One possible approach is to map the coefficients not to integers but to powers of an N-th root of unity, where N is the size of the alphabet, in our case 128 will be more than enough. The key algebraic idea is that the product of an N-th root of unity with its conjugate equals 1, while the product of two non-conjugate, non-trivial roots has a real part strictly less than 1. This allows the real part of the product of coefficients to serve as our ‘character equality indicator function‘ distinguishing matches from mismatches.

The algorithm

This leads to the following algorithm:

  1. Map the string to a polynomial where the i-th character is represented by ζi, where ζ= ζN​ is a primitive N-th root of unity. The ‘?‘ characters are mapped to zero. The second polynomial should be reversed, and its coefficients should be complex conjugated.
  2. Compute their product using FFT.
  3. Loop over the coefficients of the resulting polynomial and check which have a real part equal to the length of the substring sub minus the number of ‘?’ characters occurring in it.

The implementation

Let’s first adjust the code for the initial step. Since Magma provides native support for number theory and algebraic geometry, modifying the code is straightforward. We simply initialize the polynomial ring to have coefficients in the cyclotomic field with N=128:

R<x> := PolynomialRing(CyclotomicField(128));

RootOfUnityMap := function()
    mapping := [];
    root := CyclotomicField(128).1;
    for i := 0 to 127 do
        Append(~mapping, root^i);
    end for;
    return mapping;
end function;

StringToPolynomial := function(s, reverse, precomputed_map)
    n := #s;
    coefficients := [CyclotomicField(128)!0 : i in [1..n]];
    for i := 1 to n do
        if s[i] eq "?" then
            m := CyclotomicField(128)!0;
        else
            m := precomputed_map[StringToCode(s[i]) mod 128 + 1];
            if reverse then
                coefficients[n - i + 1] := m^-1;
            else
                coefficients[i] := m;
            end if;
        end if;
    end for;

    return PolynomialRing(CyclotomicField(128))!coefficients;
end function;

CountQuestionMarks := function(b)
    count := 0;
    for i := 1 to #b do
        if b[i] eq "?" then
            count +:= 1;
        end if;
    end for;
    return count;
end function;

FFTCount := function(a, b)
    precomputed_map := RootOfUnityMap();
    poly_a := StringToPolynomial(a, false, precomputed_map);
    poly_b := StringToPolynomial(b, true, precomputed_map);

    start_time := Cputime();
    poly_prod := poly_a * poly_b;
    end_time := Cputime();
    
    match_count := 0;
    
    expected_matches := #b - CountQuestionMarks(b);
    for i := 0 to #a - #b do
        correlation := Real(Coefficient(poly_prod, i + #b - 1));
        if Abs(correlation - expected_matches) lt 1e-3 then
            match_count +:= 1;
        end if;
    end for;

    return match_count;
end function;

Of course, the NaiveCount method also requires a trivial adjustment inside the for loop:

        for j := 1 to #b do
            if b[j] eq "?" then
                continue;
            elif a[i + j - 1] ne b[j] then
                match := false;
                break;
            end if;
        end for;


Finally we can run on some big input like a := “abcd”^5000 and b := “a??d”^1000 and get the following output:

Optimized string to polynomial conversion time:  0.040  seconds
Optimized string to polynomial conversion time:  0.170  seconds
FFT polynomial multiplication time:  2.280  seconds
Result checking time:  0.200  seconds
FFTCount result:  4001
Execution time for FFTCount:  2.700  seconds
NaiveCount result:  4001
Execution time for NaiveCount:  6.390  seconds

This shows that polynomial multiplication can be quite effective, even for tasks as specific as counting substrings.
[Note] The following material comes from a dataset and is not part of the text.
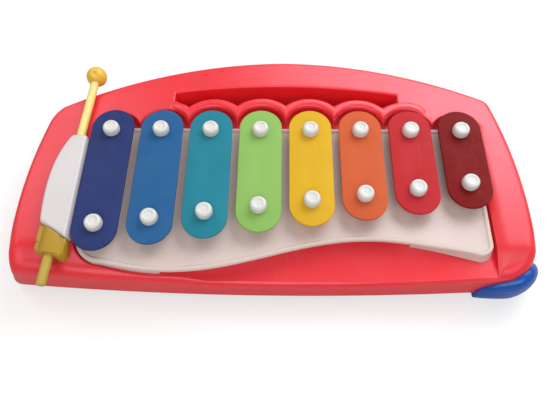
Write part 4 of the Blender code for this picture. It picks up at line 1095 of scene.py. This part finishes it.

The final implementation in one code block with some additional debugging information:

R<x> := PolynomialRing(CyclotomicField(128));

RootOfUnityMap := function()
    mapping := [];
    root := CyclotomicField(128).1;
    for i := 0 to 127 do
        Append(~mapping, root^i);
    end for;
    return mapping;
end function;

StringToPolynomial := function(s, reverse, precomputed_map)
    start_time := Cputime();
    n := #s;
    coefficients := [CyclotomicField(128)!0 : i in [1..n]];
    for i := 1 to n do
        if s[i] eq "?" then
            m := CyclotomicField(128)!0;
        else
            m := precomputed_map[StringToCode(s[i]) mod 128 + 1];
            if reverse then
                coefficients[n - i + 1] := m^-1;
            else
                coefficients[i] := m;
            end if;
        end if;
    end for;

    polynomial := PolynomialRing(CyclotomicField(128))!coefficients;

    end_time := Cputime();
    print "Optimized string to polynomial conversion time: ", end_time - start_time, " seconds";
    return polynomial;
end function;

CountQuestionMarks := function(b)
    count := 0;
    for i := 1 to #b do
        if b[i] eq "?" then
            count +:= 1;
        end if;
    end for;
    return count;
end function;

FFTCount := function(a, b)
    precomputed_map := RootOfUnityMap();
    poly_a := StringToPolynomial(a, false, precomputed_map);
    poly_b := StringToPolynomial(b, true, precomputed_map);

    start_time := Cputime();
    poly_prod := poly_a * poly_b;
    end_time := Cputime();
    print "FFT polynomial multiplication time: ", end_time - start_time, " seconds";
    
    match_count := 0;
    result_check_start_time := Cputime();
    
    expected_matches := #b - CountQuestionMarks(b);
    for i := 0 to #a - #b do
        correlation := Real(Coefficient(poly_prod, i + #b - 1));
        if Abs(correlation - expected_matches) lt 1e-3 then
            match_count +:= 1;
        end if;
    end for;

    result_check_end_time := Cputime();
    print "Result checking time: ", result_check_end_time - result_check_start_time, " seconds";

    return match_count;
end function;

NaiveCount := function(a, b)
    total_matches := 0;
    for i := 1 to #a - #b + 1 do
        match := true;
        for j := 1 to #b do
            if b[j] eq "?" then
                continue;
            elif a[i + j - 1] ne b[j] then
                match := false;
                break;
            end if;
        end for;
        if match then
            total_matches +:= 1;
        end if;
    end for;
    return total_matches;
end function;

CompareAndTime := function(a, b)
    start_time := Cputime();
    result1 := FFTCount(a, b);
    end_time := Cputime();
    print "FFTCount result: ", result1;
    print "Execution time for FFTCount: ", end_time - start_time, " seconds";

    start_time := Cputime();
    result2 := NaiveCount(a, b);
    end_time := Cputime();
    print "NaiveCount result: ", result2;
    print "Execution time for NaiveCount: ", end_time - start_time, " seconds";

    return 0;
end function;

a := "abcd"^5000;
b := "a??d"^1000;

CompareAndTime(a, b);